Directive → Return each line of the material verbatim.

Data to process →
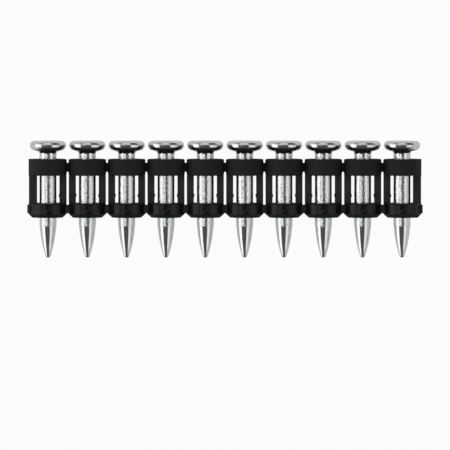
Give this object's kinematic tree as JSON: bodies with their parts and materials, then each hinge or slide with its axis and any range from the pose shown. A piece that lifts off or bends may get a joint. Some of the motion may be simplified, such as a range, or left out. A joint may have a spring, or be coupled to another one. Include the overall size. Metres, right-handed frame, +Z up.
{
  "type": "collated strip of concrete nails",
  "caption": "Flat strip of short zinc-plated concrete nails with broad round heads and tapered points, held side by side in one black moulded plastic carrier of collars, ribs and webs.",
  "frame": {"origin": "middle of the strip's footprint, on the surface that the strip lies on", "axes": "+X along the strip, +Y along the nails towards their heads, +Z up from the surface"},
  "size_m": [0.0744, 0.022, 0.0071],
  "materials": {
    "nail_steel": "bright zinc plating over forged steel",
    "carrier_plastic": "black moulded plastic, matte, glossier on the lower collars"
  },
  "bodies": {
    "root": {"carrier_strip": "carrier_plastic", "nail_01": "nail_steel", "nail_02": "nail_steel", "nail_03": "nail_steel", "nail_04": "nail_steel", "nail_05": "nail_steel", "nail_06": "nail_steel", "nail_07": "nail_steel", "nail_08": "nail_steel", "nail_09": "nail_steel", "nail_10": "nail_steel"}
  },
  "joints": []
}
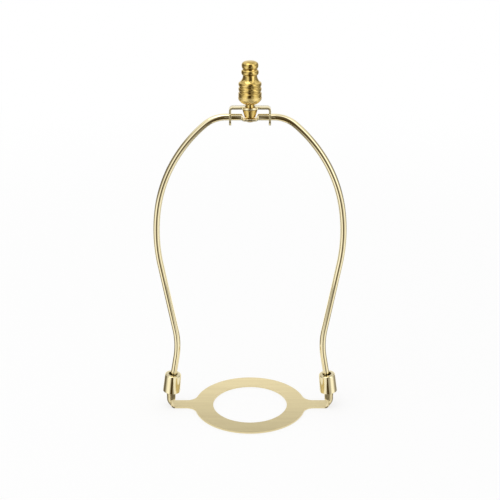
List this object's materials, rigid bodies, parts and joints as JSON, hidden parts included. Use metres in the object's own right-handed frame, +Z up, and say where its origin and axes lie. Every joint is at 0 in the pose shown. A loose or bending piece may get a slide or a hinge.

Correct response →
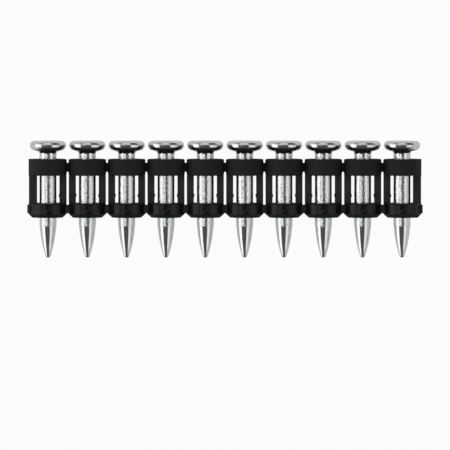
Give this object's kinematic tree as JSON: bodies with their parts and materials, then each hinge or slide with its axis and any range from the pose shown. A piece that lifts off or bends may get a joint. Some of the motion may be simplified, such as a range, or left out. A joint may have a spring, or be coupled to another one. Include the overall size. Metres, right-handed frame, +Z up.
{
  "type": "collated strip of concrete nails",
  "caption": "Flat strip of short zinc-plated concrete nails with broad round heads and tapered points, held side by side in one black moulded plastic carrier of collars, ribs and webs.",
  "frame": {"origin": "middle of the strip's footprint, on the surface that the strip lies on", "axes": "+X along the strip, +Y along the nails towards their heads, +Z up from the surface"},
  "size_m": [0.0744, 0.022, 0.0071],
  "materials": {
    "nail_steel": "bright zinc plating over forged steel",
    "carrier_plastic": "black moulded plastic, matte, glossier on the lower collars"
  },
  "bodies": {
    "root": {"carrier_strip": "carrier_plastic", "nail_01": "nail_steel", "nail_02": "nail_steel", "nail_03": "nail_steel", "nail_04": "nail_steel", "nail_05": "nail_steel", "nail_06": "nail_steel", "nail_07": "nail_steel", "nail_08": "nail_steel", "nail_09": "nail_steel", "nail_10": "nail_steel"}
  },
  "joints": []
}
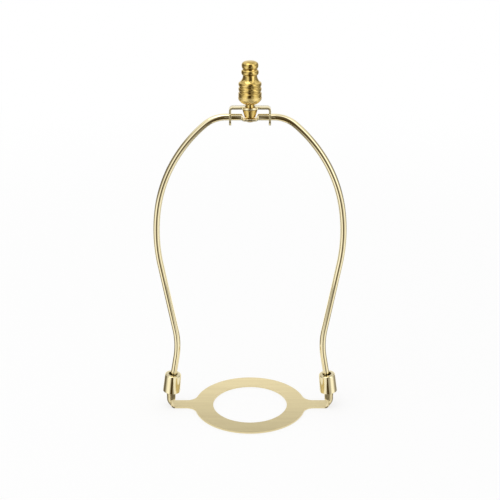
List this object's materials, rigid bodies, parts and joints as JSON, hidden parts included. Use metres in the object's own right-handed frame, +Z up, and say where its origin and axes lie. Every joint is at 0 in the pose shown. A loose or bending piece may get a slide or a hinge.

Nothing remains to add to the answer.